El cine de Joel
Potrykus es cómicamente irreverente, y en gran parte gracias a la construcción
de sus personajes. En sus películas vemos a individuos que son parias sociales.
Estos anidan en las periferias de pequeñas localidades urbanas. Sus figuras recuerdan
a los slackers de Richard Linklater,
solo que en una versión grosera, muy desaliñada. Su cháchara además consiste en
diálogos burlescos. Son retratos de la desidia social, infértiles por
naturaleza. Muchos de estos son desempleados, y si trabajan lo hacen a
regañadientes (Buzzard, 2014). Son también
ermitaños, y esto mismo los ha convertido en personajes extravagantes (The alchemist book, 2016). Todas estas
características definen al protagonista de Relaxer
(2018). Al mismo le acompañan otros que están de paso. Todos forman un elenco
caricaturesco.
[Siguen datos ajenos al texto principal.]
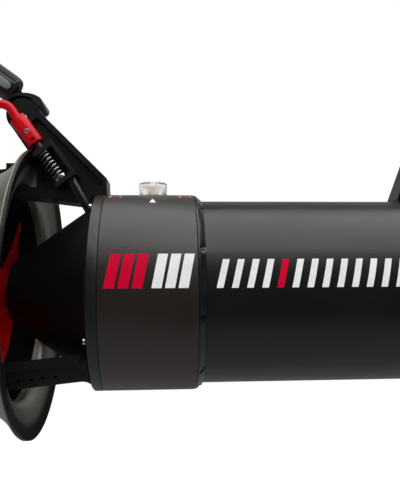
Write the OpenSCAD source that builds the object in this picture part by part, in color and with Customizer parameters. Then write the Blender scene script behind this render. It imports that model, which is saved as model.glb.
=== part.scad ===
// Underwater scooter (diver propulsion vehicle).
// Frame: +X is the nose end, +Y is port, +Z is up. The origin is on the hull's axis,
// at the bevelled joint between the tail section and the pressure tube.

/* [Hull] */
// Outer diameter of the pressure tube
tube_d = 190; // [180:1:200]
// Wall of the pressure tube
tube_wall = 6; // [5:0.5:8]
// Where the nose cap starts, forward of the joint
nose_x = 552; // [480:1:620]
// Length of the domed nose beyond the tube
nose_len = 74; // [50:1:90]

/* [Tail] */
// Outer diameter of the tail housing
tail_d = 203; // [201:0.5:206]
// Length of the tail housing
tail_len = 90.8; // [86:0.1:94]
// Axial length of the bevelled joint ring
bevel_len = 7.2; // [6:0.1:8]
// Axial length of the aft ring that carries the arms
ring_len = 10.6; // [10:0.1:12]
// Number of screws round the bevelled joint
joint_screw_count = 10; // [8:1:12]

/* [Shroud] */
// Radius of the bell mouth's rim
rim_r = 146.2; // [140:0.1:150]
// Distance of the rim aft of the joint
rim_back = 167.5; // [164:0.1:170]
// Radius of the throat, where the lip meets the liner
throat_r = 111.4; // [110:0.1:114]
// Distance of the throat aft of the joint
throat_back = 192.8; // [190:0.1:196]
// Length of the liner behind the throat
liner_len = 95; // [85:1:105]
// Width of the two lower arms
arm_w = 28; // [24:1:34]

/* [Propeller] */
// Tip radius of the blades
prop_r = 98; // [90:1:99]
// Radius of the hub
hub_r = 25.5; // [24:0.5:28]
// Advance per turn, which sets the blade twist
prop_pitch = 175; // [150:5:260]
// Angle of the upper blade, from starboard upwards
blade_angle = 133; // [0:1:180]

/* [Trigger] */
// Diameter of the pushrod
rod_d = 8.5; // [8:0.1:9]
// Slope of the pushrod below the horizontal
rod_slope = 53.5; // [53:0.1:54]
// Distance of the pushrod from the middle plane
rod_side = 30; // [30:0.5:31]
// Outside diameter of the return spring
spring_d = 14.4; // [13:0.1:16]
// Coils in the return spring
spring_coils = 7; // [6:1:8]

/* [Handles] */
// Half width of the handle beam
beam_half = 19; // [18:0.5:19.5]
// Slope of the pistol grip above the horizontal
grip_slope = 36; // [34:1:38]
// Length of the rubber grip
grip_len = 96; // [88:1:104]
// Where the aft foot of the carry handle starts
carry_x = 214; // [205:1:225]
// Length of the carry handle
carry_len = 176; // [150:1:180]
// Height of the carry handle above the tube
carry_h = 54; // [48:1:60]

/* [Dial] */
// Diameter of the clear speed dial
dial_d = 29.8; // [28:0.1:32]
// Height of the clear speed dial
dial_h = 16.6; // [14:0.1:18]
// Distance of the dial aft of the joint
dial_back = 49; // [47:0.5:51]

/* [Hidden] */
$fn = 96;

slack = 0.05;                 // clearance all round a seated piece
tube_r = tube_d / 2;
bore_r = tube_r - tube_wall;
tail_r = tail_d / 2;
tail_front = bevel_len - 13.2; // front edge of the tail housing, at the bevel's foot
bevel_front = tail_front + bevel_len;
tail_back = tail_front - tail_len;
ring_back = tail_back - ring_len;
tube_back = tail_back + 3;
cone_base_r = tail_r - 10.5;
cone_end_x = -192.4;
cone_end_r = 31.8;
rim_x = -rim_back;
throat_x = -throat_back;
liner_end = throat_x - liner_len;
land_x = throat_x + 6.8;      // the arms end on this cylindrical land
arm_angles = [90, 202, 314];
arm_t = 10.5;
arm_end_r = throat_r - 2 * slack;
shaft_r = 6;
prop_x = -210;                // middle of the propeller hub
dial_x = -dial_back;
dial_seat_z = tail_r - 3.1;
rod_dir = [cos(rod_slope), 0, -sin(rod_slope)];
rod_foot = [-115.9, -rod_side, 82.4];
// Distances along the rod, upwards from its foot
bracket_low = 34.5;
bracket_h = 42.5;
leg_t = 5;
collar_t = 4;
sleeve_start = 84.5;
sleeve_len = 32;
bar_bend = 132;
beam_end = [-182.5, 183.5];   // centre of the beam's round end, in X and Z
beam_end_r = 17.3;
grip_dir = [-cos(grip_slope), sin(grip_slope)];
grip_start = [-190.5, 209.9]; // where the grip's axis leaves the beam, in X and Z
tang_half = 6;

// A solid of revolution about the hull's axis, from [x, radius] points.
module lathe(points) {
    rotate([0, 90, 0]) rotate_extrude() polygon([for (p = points) [p[1], p[0]]]);
}
// A plain ring about the hull's axis.
module ring(x0, x1, r0, r1) {
    lathe([[x0, r0], [x1, r0], [x1, r1], [x0, r1]]);
}
// A solid rod along X.
module rod_x(x0, x1, r) {
    translate([x0, 0, 0]) rotate([0, 90, 0]) cylinder(h = x1 - x0, r = r);
}
// Children drawn along +Z are turned to an angle measured from starboard upwards.
module at_angle(a) {
    rotate([90 - a, 0, 0]) children();
}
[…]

Mientras que el cine de Linklater gesta atractivo a partir del
diálogo humanista, Potrykus gesta el atractivo a partir del diálogo absurdo.
Pero Potrykus no se
conforma con la excentricidad de sus personajes. Este director va caldeando un recurso
que encausará en el clímax del filme, ese punto alto de lo irracional. Es el
disparate final de su película. En parte luce ser un quiebre de su ficción,
pero, por otro lado, dicha extensión parece también un complemento de la
personalidad a la que nos estuvimos habituando. Ya a estas alturas de su
fílmica, se puede predecir que algo muy raro nos aguarda al cierre de las
películas de Potrykus. La pregunta es cuál será ese. Sus películas funcionan
como un acto de magia. Se conoce al mago y sus trucos, pero siempre está el “as
bajo la manga”, el truco final que no te deja indiferente, al menos no después
de haberte acostumbrado a sus personajes. En su nueva película, Joel Potrykus
se asume también el reto de reducir su locación. Si Tape (2001), nuevamente Linklater, sucede en una habitación, Relaxer sucede en un sofá.